» DIRECTION: Quote the whole listing word for word, please.

» GIVEN DATA:
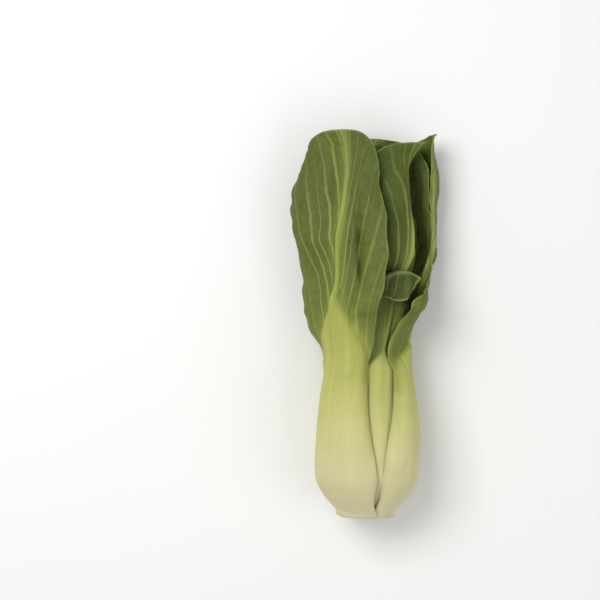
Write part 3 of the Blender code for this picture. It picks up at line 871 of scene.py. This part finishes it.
def crease_shade(leaf, offset, along):
    """Painted shade at the bottom of the front leaf's crease: ragged patches, one above the other."""
    if leaf is not FRONT_LEAF:
        return 0.0 * along
    ragged = SHADE_SHIFT + sum(far * np.sin(along / long) for far, long in SHADE_RAGS)
    start, full, fade, end = SHADE_SPAN
    patches = np.cos(2 * math.pi * (along - PATCH_MIDDLE) / PATCH_LENGTH)
    shaded = between(along, start, full) * (1 - between(along, fade, end))
    shaded = shaded * (PATCH_MEAN + (1 - PATCH_MEAN) * patches)
    return np.exp(-(((offset - valley(along) + ragged) / SHADE_WIDTH) ** 2)) * shaded


def painted_fold_highlight(leaf, offset, along):
    """Painted highlight: 1 along the end of a leaf's tip and along the flopped leaf's ridge, and 0
    elsewhere.
    """
    tip_highlight = np.exp(-(((leaf.length - along) / TIP_RIM) ** 2))
    if leaf is not FLOPPED_LEAF:
        return tip_highlight
    past_ridge = along - fold_line(offset) - RIDGE_TURN * math.pi * FOLD_RADIUS
    return tip_highlight + np.exp(-((past_ridge / RIDGE_WIDTH) ** 2))


def doubled_sheet(name, columns, rows):
    """A closed sheet of cells, two units wide and long and one thick."""
    sheet = bmesh.new()
    bmesh.ops.create_grid(sheet, x_segments=columns, y_segments=rows, size=1.0)
    doubled = bmesh.ops.extrude_face_region(sheet, geom=sheet.faces[:], use_keep_orig=True)
    raised = [item for item in doubled["geom"] if isinstance(item, bmesh.types.BMVert)]
    bmesh.ops.translate(sheet, verts=raised, vec=(0, 0, 1))
    bmesh.ops.recalc_face_normals(sheet, faces=sheet.faces[:])
    data = bpy.data.meshes.new(name)
    sheet.to_mesh(data)
    sheet.free()
    return data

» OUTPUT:
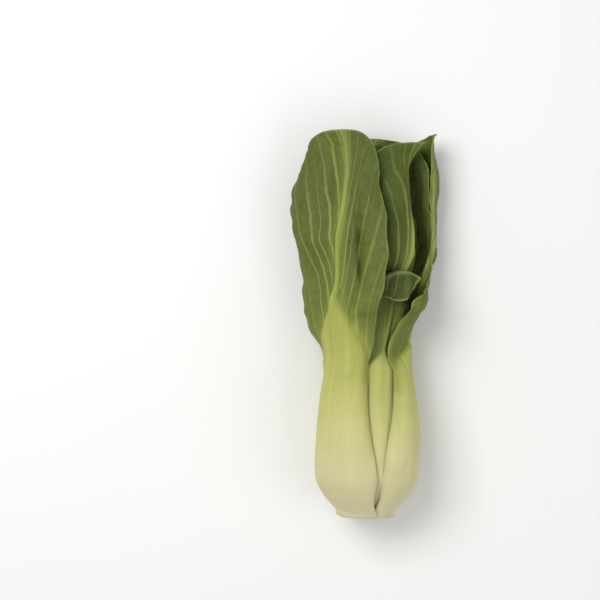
Write part 3 of the Blender code for this picture. It picks up at line 871 of scene.py. This part finishes it.
def crease_shade(leaf, offset, along):
    """Painted shade at the bottom of the front leaf's crease: ragged patches, one above the other."""
    if leaf is not FRONT_LEAF:
        return 0.0 * along
    ragged = SHADE_SHIFT + sum(far * np.sin(along / long) for far, long in SHADE_RAGS)
    start, full, fade, end = SHADE_SPAN
    patches = np.cos(2 * math.pi * (along - PATCH_MIDDLE) / PATCH_LENGTH)
    shaded = between(along, start, full) * (1 - between(along, fade, end))
    shaded = shaded * (PATCH_MEAN + (1 - PATCH_MEAN) * patches)
    return np.exp(-(((offset - valley(along) + ragged) / SHADE_WIDTH) ** 2)) * shaded


def painted_fold_highlight(leaf, offset, along):
    """Painted highlight: 1 along the end of a leaf's tip and along the flopped leaf's ridge, and 0
    elsewhere.
    """
    tip_highlight = np.exp(-(((leaf.length - along) / TIP_RIM) ** 2))
    if leaf is not FLOPPED_LEAF:
        return tip_highlight
    past_ridge = along - fold_line(offset) - RIDGE_TURN * math.pi * FOLD_RADIUS
    return tip_highlight + np.exp(-((past_ridge / RIDGE_WIDTH) ** 2))


def doubled_sheet(name, columns, rows):
    """A closed sheet of cells, two units wide and long and one thick."""
    sheet = bmesh.new()
    bmesh.ops.create_grid(sheet, x_segments=columns, y_segments=rows, size=1.0)
    doubled = bmesh.ops.extrude_face_region(sheet, geom=sheet.faces[:], use_keep_orig=True)
    raised = [item for item in doubled["geom"] if isinstance(item, bmesh.types.BMVert)]
    bmesh.ops.translate(sheet, verts=raised, vec=(0, 0, 1))
    bmesh.ops.recalc_face_normals(sheet, faces=sheet.faces[:])
    data = bpy.data.meshes.new(name)
    sheet.to_mesh(data)
    sheet.free()
    return data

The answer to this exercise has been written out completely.